**EXERCISE PROMPT:** Check every line below for the string "scene", and copy the lines that contain it.

-- begin COLLECTED MATERIAL --

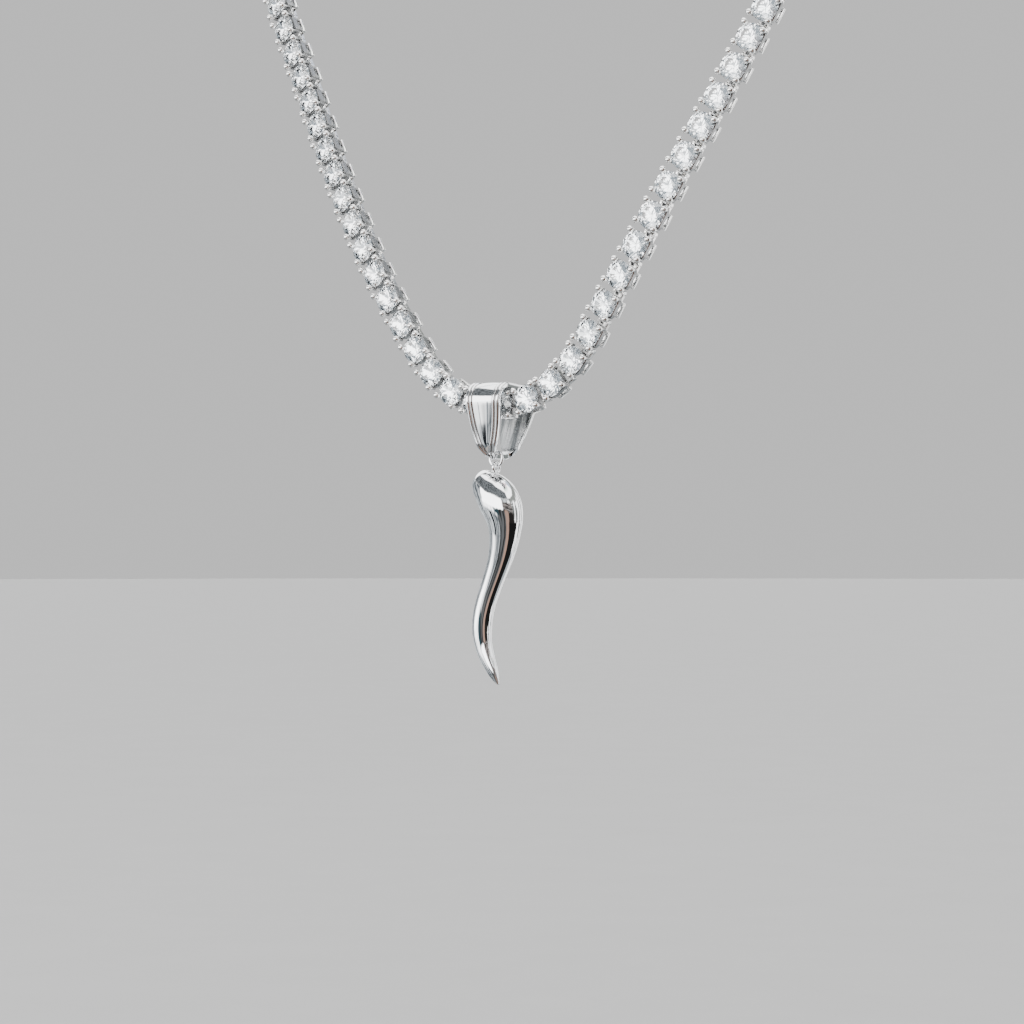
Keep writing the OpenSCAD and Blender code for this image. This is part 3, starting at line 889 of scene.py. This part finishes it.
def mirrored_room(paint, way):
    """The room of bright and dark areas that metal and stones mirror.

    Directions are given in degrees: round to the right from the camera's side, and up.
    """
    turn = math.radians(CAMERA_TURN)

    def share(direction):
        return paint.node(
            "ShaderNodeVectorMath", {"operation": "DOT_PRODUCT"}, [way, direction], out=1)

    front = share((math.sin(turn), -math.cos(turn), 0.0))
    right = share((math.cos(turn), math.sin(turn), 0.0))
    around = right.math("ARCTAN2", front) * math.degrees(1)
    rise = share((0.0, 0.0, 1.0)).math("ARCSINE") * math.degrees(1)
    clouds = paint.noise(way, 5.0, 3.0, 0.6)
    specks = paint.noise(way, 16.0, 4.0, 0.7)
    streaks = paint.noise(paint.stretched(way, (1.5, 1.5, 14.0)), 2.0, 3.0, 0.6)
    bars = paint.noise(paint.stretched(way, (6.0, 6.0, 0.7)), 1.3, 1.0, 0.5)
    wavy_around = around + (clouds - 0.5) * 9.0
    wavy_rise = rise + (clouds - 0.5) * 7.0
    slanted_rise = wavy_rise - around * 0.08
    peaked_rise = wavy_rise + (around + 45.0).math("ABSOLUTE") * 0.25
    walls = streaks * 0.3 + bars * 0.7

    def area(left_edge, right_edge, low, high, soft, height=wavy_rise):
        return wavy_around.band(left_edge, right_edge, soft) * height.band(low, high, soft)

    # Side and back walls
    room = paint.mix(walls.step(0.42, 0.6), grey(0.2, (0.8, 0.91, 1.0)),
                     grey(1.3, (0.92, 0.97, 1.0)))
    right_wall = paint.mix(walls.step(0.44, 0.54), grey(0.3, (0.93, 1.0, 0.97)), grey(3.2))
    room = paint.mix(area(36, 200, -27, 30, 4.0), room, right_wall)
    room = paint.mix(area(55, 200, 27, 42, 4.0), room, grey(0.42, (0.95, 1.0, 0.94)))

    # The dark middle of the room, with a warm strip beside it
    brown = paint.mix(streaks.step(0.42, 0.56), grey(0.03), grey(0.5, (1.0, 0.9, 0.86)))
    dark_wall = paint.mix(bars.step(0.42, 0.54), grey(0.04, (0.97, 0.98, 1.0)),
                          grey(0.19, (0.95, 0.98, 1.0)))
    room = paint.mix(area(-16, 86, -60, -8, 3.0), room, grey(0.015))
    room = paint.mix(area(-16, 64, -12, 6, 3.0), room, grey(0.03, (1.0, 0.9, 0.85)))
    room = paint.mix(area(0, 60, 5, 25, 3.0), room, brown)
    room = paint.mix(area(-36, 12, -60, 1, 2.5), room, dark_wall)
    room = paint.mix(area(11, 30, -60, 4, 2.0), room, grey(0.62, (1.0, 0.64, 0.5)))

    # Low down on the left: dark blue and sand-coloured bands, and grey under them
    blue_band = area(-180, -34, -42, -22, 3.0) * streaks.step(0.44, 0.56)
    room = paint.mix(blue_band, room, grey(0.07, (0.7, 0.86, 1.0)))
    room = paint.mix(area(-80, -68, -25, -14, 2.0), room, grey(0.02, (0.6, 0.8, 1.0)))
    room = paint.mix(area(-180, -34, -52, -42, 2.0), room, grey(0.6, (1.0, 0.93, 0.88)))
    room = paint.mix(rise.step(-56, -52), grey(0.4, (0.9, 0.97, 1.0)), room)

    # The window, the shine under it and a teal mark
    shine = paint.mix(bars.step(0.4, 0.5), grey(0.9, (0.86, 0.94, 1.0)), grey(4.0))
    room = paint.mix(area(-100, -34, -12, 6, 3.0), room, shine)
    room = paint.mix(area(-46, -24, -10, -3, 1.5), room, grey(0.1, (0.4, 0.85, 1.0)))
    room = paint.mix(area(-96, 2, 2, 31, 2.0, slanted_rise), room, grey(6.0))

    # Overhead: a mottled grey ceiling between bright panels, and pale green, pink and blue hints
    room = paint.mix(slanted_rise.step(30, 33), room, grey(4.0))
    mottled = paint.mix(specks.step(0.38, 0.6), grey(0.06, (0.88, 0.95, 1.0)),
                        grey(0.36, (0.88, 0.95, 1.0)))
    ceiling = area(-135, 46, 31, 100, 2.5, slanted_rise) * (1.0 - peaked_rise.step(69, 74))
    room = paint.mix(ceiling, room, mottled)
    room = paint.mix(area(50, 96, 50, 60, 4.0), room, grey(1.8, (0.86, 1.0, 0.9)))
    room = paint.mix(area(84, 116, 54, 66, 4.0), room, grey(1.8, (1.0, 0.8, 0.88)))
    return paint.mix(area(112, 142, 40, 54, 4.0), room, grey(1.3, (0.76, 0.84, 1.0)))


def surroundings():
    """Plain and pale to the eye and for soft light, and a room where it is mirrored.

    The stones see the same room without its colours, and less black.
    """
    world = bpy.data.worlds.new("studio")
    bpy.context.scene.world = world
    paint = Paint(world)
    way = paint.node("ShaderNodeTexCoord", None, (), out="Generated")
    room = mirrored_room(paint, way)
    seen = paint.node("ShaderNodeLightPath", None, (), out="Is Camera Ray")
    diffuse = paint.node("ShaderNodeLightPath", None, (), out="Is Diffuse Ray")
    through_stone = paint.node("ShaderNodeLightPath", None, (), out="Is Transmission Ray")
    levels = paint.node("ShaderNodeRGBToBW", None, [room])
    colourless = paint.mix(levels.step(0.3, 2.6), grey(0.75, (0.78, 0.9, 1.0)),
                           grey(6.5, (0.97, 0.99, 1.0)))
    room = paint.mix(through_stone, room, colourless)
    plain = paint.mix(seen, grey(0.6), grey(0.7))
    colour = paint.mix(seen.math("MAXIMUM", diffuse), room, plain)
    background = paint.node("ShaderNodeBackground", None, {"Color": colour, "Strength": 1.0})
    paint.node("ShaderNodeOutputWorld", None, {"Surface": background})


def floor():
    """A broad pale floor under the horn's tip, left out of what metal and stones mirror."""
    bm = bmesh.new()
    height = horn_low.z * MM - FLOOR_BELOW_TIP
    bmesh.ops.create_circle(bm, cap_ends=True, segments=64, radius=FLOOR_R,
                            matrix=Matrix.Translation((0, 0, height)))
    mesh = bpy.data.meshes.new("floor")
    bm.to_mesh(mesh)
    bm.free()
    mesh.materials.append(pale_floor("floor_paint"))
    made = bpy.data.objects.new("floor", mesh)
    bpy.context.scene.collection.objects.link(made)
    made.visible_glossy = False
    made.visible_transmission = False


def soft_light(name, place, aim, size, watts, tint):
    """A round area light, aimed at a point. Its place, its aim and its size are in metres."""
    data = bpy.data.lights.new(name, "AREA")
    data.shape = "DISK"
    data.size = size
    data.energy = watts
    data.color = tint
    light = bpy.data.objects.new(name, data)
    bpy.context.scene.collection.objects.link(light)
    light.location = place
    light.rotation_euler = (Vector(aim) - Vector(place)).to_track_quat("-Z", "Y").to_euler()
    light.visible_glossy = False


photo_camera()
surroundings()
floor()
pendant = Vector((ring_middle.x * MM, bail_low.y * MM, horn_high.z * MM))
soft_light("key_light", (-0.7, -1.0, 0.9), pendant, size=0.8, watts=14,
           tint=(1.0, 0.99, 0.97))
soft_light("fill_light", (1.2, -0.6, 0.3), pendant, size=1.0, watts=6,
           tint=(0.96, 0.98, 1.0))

-- end COLLECTED MATERIAL --

**RESPONSE TO THIS TASK:**
Keep writing the OpenSCAD and Blender code for this image. This is part 3, starting at line 889 of scene.py. This part finishes it.
    bpy.context.scene.world = world
    bpy.context.scene.collection.objects.link(made)
    bpy.context.scene.collection.objects.link(light)